If you have a large team you might be tempted to work on more than one of these problems at a time. OK – but first convince me there won’t be any cross-talk between those problems or those experiments. It is really hard to learn when the conditions are changing under your feet because someone else is tugging on the other end of the rope.
At each major step you want to work to stabilize what you have before making the next change. Do this quickly, but incrementally. Doing otherwise is leaving a shaky process behind, and this is disrespectful to the people who have to deal with the aftermath.
At the end of the event celebrate, not so much the results, but what you have learned about making improvements.
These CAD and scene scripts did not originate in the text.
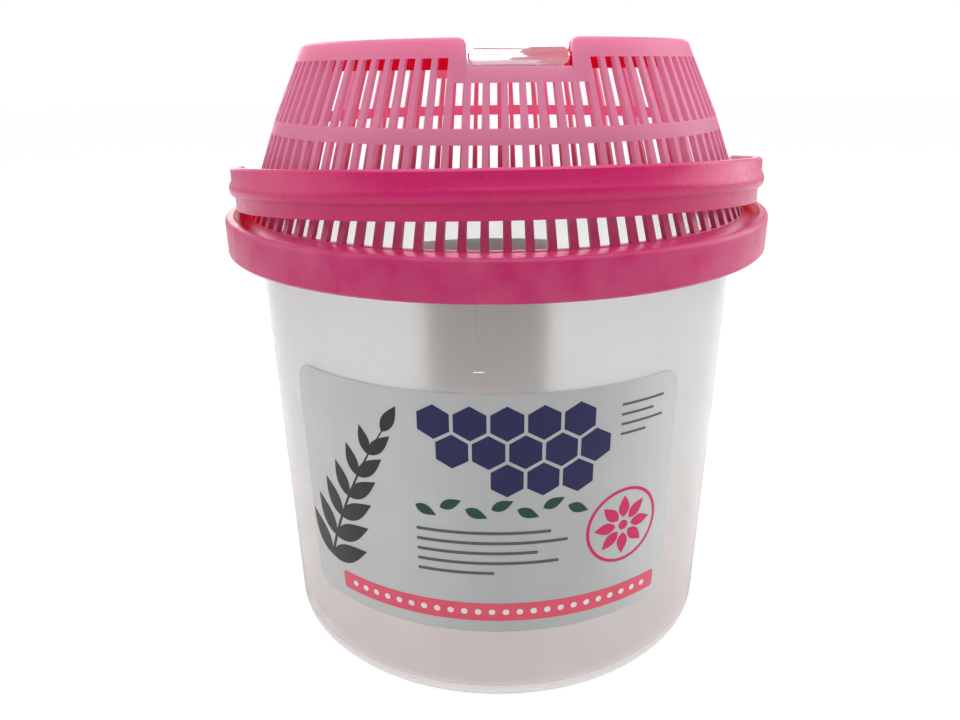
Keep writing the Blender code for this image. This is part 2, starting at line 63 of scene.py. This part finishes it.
# plastics and films
PLASTIC_IOR, CLEAR_IOR, FILM_IOR = 1.49, 1.42, 1.45
PLASTIC_SPECULAR, FILM_SPECULAR = 0.4, 0.35
GRAIN_SCALE, GRAIN_STRENGTH, GRAIN_DEPTH = 1800.0, 0.08, 0.0001
SHEEN_SCALE = 600.0
WHITE = (1, 1, 1, 1)

# name, place, height that it aims at, width and length, power
LIGHTS = (("key", (0.10, -0.35, 0.75), 0.1, (0.7, 0.5), 1.9),
          ("top", (0.0, 0.10, 0.85), 0.1, (0.8, 0.6), 3.5),
          ("left", (-0.7, 0.0, 0.35), 0.08, (0.6, 0.6), 1.3),
          ("right", (0.7, 0.1, 0.35), 0.08, (0.6, 0.6), 2.8),
          ("back", (0.0, 0.8, 0.4), 0.08, (0.9, 0.6), 5.0))
FLOOR_RADIUS = 4.0


def srgb(r, g, b):
    """A colour given as 0 to 255, as the screen shows it."""
    def linear(c):
        c /= 255
        return c / 12.92 if c <= 0.04045 else ((c + 0.055) / 1.055) ** 2.4
    return (linear(r), linear(g), linear(b), 1.0)


def place_camera():
    """The camera stands just below the dome's top edge and looks down at the label."""
    turn = math.radians(-5.0)             # the lens tab stands 5 degrees right of the line of sight
    pitch, roll = math.radians(20.3), math.radians(0.7)
    spot = Vector((-4.5, -213.9, 146.3)) * MM
    right, forward = Vector((1, 0, 0)), Vector((0, math.cos(pitch), -math.sin(pitch)))
    down = forward.cross(right)
    right, down = (math.cos(roll) * right + math.sin(roll) * down,
                   math.cos(roll) * down - math.sin(roll) * right)
    spin = Matrix.Rotation(turn, 3, 'Z')
    axes = Matrix((spin @ right, spin @ -down, spin @ -forward)).transposed().to_4x4()
    data = bpy.data.cameras.new("camera")
    data.sensor_width = 36.0
    data.sensor_fit = 'HORIZONTAL'
    data.lens = FOCAL_PX / WIDTH_PX * data.sensor_width
    data.clip_start = 0.005
    camera = bpy.data.objects.new("camera", data)
    camera.matrix_world = Matrix.Translation(spin @ spot) @ axes
    bpy.context.scene.collection.objects.link(camera)
    bpy.context.scene.camera = camera


class Nodes:
    """Short calls for building the nodes of a material or a world."""

    def __init__(self, owner):
        owner.use_nodes = True
        self.tree = owner.node_tree
        self.tree.nodes.clear()

    def add(self, kind, **values):
        node = self.tree.nodes.new(kind)
        for key, value in values.items():
            if hasattr(node, key):
                setattr(node, key, value)
            else:
                node.inputs[key.replace("_", " ")].default_value = value
        return node

    def link(self, source, target):
        self.tree.links.new(source, target)

    def output(self, shader, kind='ShaderNodeOutputMaterial'):
        self.link(shader.outputs[0], self.add(kind).inputs['Surface'])

    def place(self):
        """Where a point lies in the row frame, as x, y and z outputs."""
        split = self.add('ShaderNodeSeparateXYZ')
        self.link(self.add('ShaderNodeTexCoord').outputs['Object'], split.inputs[0])
        return split.outputs

    def heading(self):
        """Where a ray of the world goes, as x, y and z outputs."""
        split = self.add('ShaderNodeSeparateXYZ')
        self.link(self.add('ShaderNodeTexCoord').outputs['Generated'], split.inputs[0])
        return split.outputs

    def noise(self, scale, low, high, detail=3.0):
        """Noise over the surface, spread between two values."""
        noise = self.add('ShaderNodeTexNoise', Scale=scale, Detail=detail)
        self.link(self.add('ShaderNodeTexCoord').outputs['Object'], noise.inputs['Vector'])
        return self.spread(noise.outputs['Fac'], 0.3, 0.7, low, high)

    def spread(self, source, from_low, from_high, to_low, to_high):
        spread = self.add('ShaderNodeMapRange')
        for socket, value in zip(spread.inputs[1:5], (from_low, from_high, to_low, to_high)):
            socket.default_value = value
        self.link(source, spread.inputs['Value'])
        return spread.outputs['Result']

    def math(self, operation, a, b=0.0):
        node = self.add('ShaderNodeMath', operation=operation)
        for socket, value in zip(node.inputs, (a, b)):
            if isinstance(value, (int, float)):
                socket.default_value = value
            else:
                self.link(value, socket)
        return node.outputs[0]

    def colour(self, share, first, second):
        """Blends two colours, or two colour outputs, by a share."""
        blend = self.add('ShaderNodeMix', data_type='RGBA')
        self.link(share, blend.inputs[0])
        for socket, value in zip((blend.inputs[6], blend.inputs[7]), (first, second)):
            if isinstance(value, tuple):
                socket.default_value = value
            else:
                self.link(value, socket)
        return blend.outputs[2]

    def shaders(self, share, first, second):
        mix = self.add('ShaderNodeMixShader')
        if isinstance(share, float):
            mix.inputs[0].default_value = share
        else:
            self.link(share, mix.inputs[0])
        self.link(first.outputs[0], mix.inputs[1])
        self.link(second.outputs[0], mix.inputs[2])
        return mix

    def moulded_normal(self):
        """A faint moulding grain."""
        bump = self.add('ShaderNodeBump', Strength=GRAIN_STRENGTH, Distance=GRAIN_DEPTH)
        self.link(self.noise(GRAIN_SCALE, 0.0, 1.0), bump.inputs['Height'])
        return bump.outputs[0]


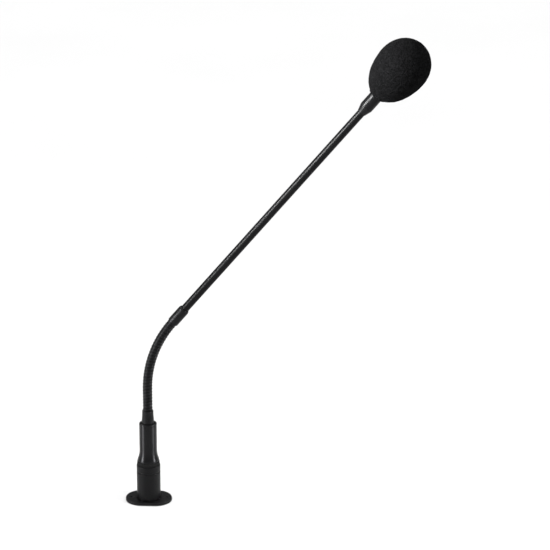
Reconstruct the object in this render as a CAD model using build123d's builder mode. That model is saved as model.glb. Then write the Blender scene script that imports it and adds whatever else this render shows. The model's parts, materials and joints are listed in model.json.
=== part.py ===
from build123d import *

import os
from math import cos, radians, sin, tan

# Gooseneck podium microphone, standing in its panel socket. Millimetres, +Z up.
#
# The origin is on the connector's axis, on the underside of the socket's flange, which is the
# face that lies on the panel. The socket's barrel hangs below it and the plug stands above it.
# The neck leans towards +X, and the release tab is on the +Y side.
#
# Nearly every piece is turned. Its outline is a list of (radius, height) corners in a plane
# through its axis: heights in the base are above the origin, and heights in the arm and the
# head are above the flexible neck's upper end, along the arm.

os.makedirs("parts", exist_ok=True)

# ---------------------------------------------------------------- driving dimensions

# Panel socket
flange_width = 37.0
flange_depth = 26.0
flange_thickness = 2.2
screw_spacing = 29.0
screw_radius = 1.5
screw_shank_radius = 1.7
screw_head_radius = 2.75
screw_length = 10.0
barrel_radius = 11.8
barrel_length = 24.0
socket_bore_radius = 9.5
socket_face = -1.2
socket_insert_radius = 7.9
insert_foot_top = -19.2
insert_foot_bottom = -22.0
contact_circle = 4.2
contact_radius = 1.48
contact_tail = -27.0
contact_tail_radius = 0.9
pin_radius = 1.2

# Release lever, a rocker on a cross pin inside the barrel's wall
lever_half_width = 2.4
lever_pin_y = 10.4
lever_pin_z = -5.0
lever_pin_radius = 0.5
lever_pin_half_length = 4.4
lever_slot_bottom = -14.5
lever_slot_width = 7.2
lever_slot_inner = 8.5
lever_slot_outer = 13.5
tab_slot_width = 5.6
tab_slot_inner = 7.7
tab_slot_outer = 12.7
tab_face = 12.4
grip_groove_height = 3.4
grip_groove_step = 0.8
grip_groove_radius = 0.22
clip_groove_width = 0.8
clip_groove_depth = 0.35

# Plug
nose_bottom = -18.5
nose_radius = 9.35
nose_bore_radius = 8.1
plug_shoulder = 2.6
plug_radius = 9.5
plug_top = 31.3
plug_neck_radius = 7.0
insert_bottom = -0.6
insert_top = 9.0
insert_screw_height = 5.0
insert_screw_radius = 1.2
insert_screw_bottom = 6.1
insert_screw_length = 3.2
pin_tip = -15.5
pin_tail = 13.0
keyway_top = -10.9
keyway_width = 5.8
groove_height = 25.0
groove_depth = 0.5
groove_flank = 0.3
groove_width = 1.3

# Collar above the plug, and the circuit board inside it
boot_radius = 9.0
collar_bottom = 34.7
collar_top = 67.3
collar_radius = 7.0
collar_foot_radius = 8.5
collar_bore_radius = 5.6
collar_spigot_bottom = 26.6
collar_shelf = 60.0
ferrule_bottom = 56.0
ferrule_radius = 5.0
ferrule_top_radius = 4.5
ferrule_spigot_radius = 4.0
board_width = 10.0
board_thickness = 1.0
board_centre_y = 0.4
board_bottom = 10.0
board_top = 52.0
chip_height = 34.0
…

Wherever you are is where you should be.
Come Monday morning – here is the cool part – don’t stop. Maybe you only run one experiment a day vs. three or four every hour, but keep moving. Keep those coaching cycles running at least once a day.
Congratulations – you are now solving problems in a way that develops people’s problem solving skills.
What’s Next?
Did you find this helpful? Would you like me to go into similar depth on other pieces of the Improvement Kata, such as obstacles, process vs. outcome metrics, etc? Is there something specific you would like me to cover?
Leave a comment and let me know.
1 Another challenge is that most leaders only participate in these events a couple of times a year. The question, then, is what do they practice the other 48 weeks?
2 There are a lot of variations of this form, but those variations tend to be limited to phraseology. The fundamental structure remains the same.
3In a week long kaizen event you should really only have a single target condition to reach by the end of the week – if it is planned well – another deep digression I could go into.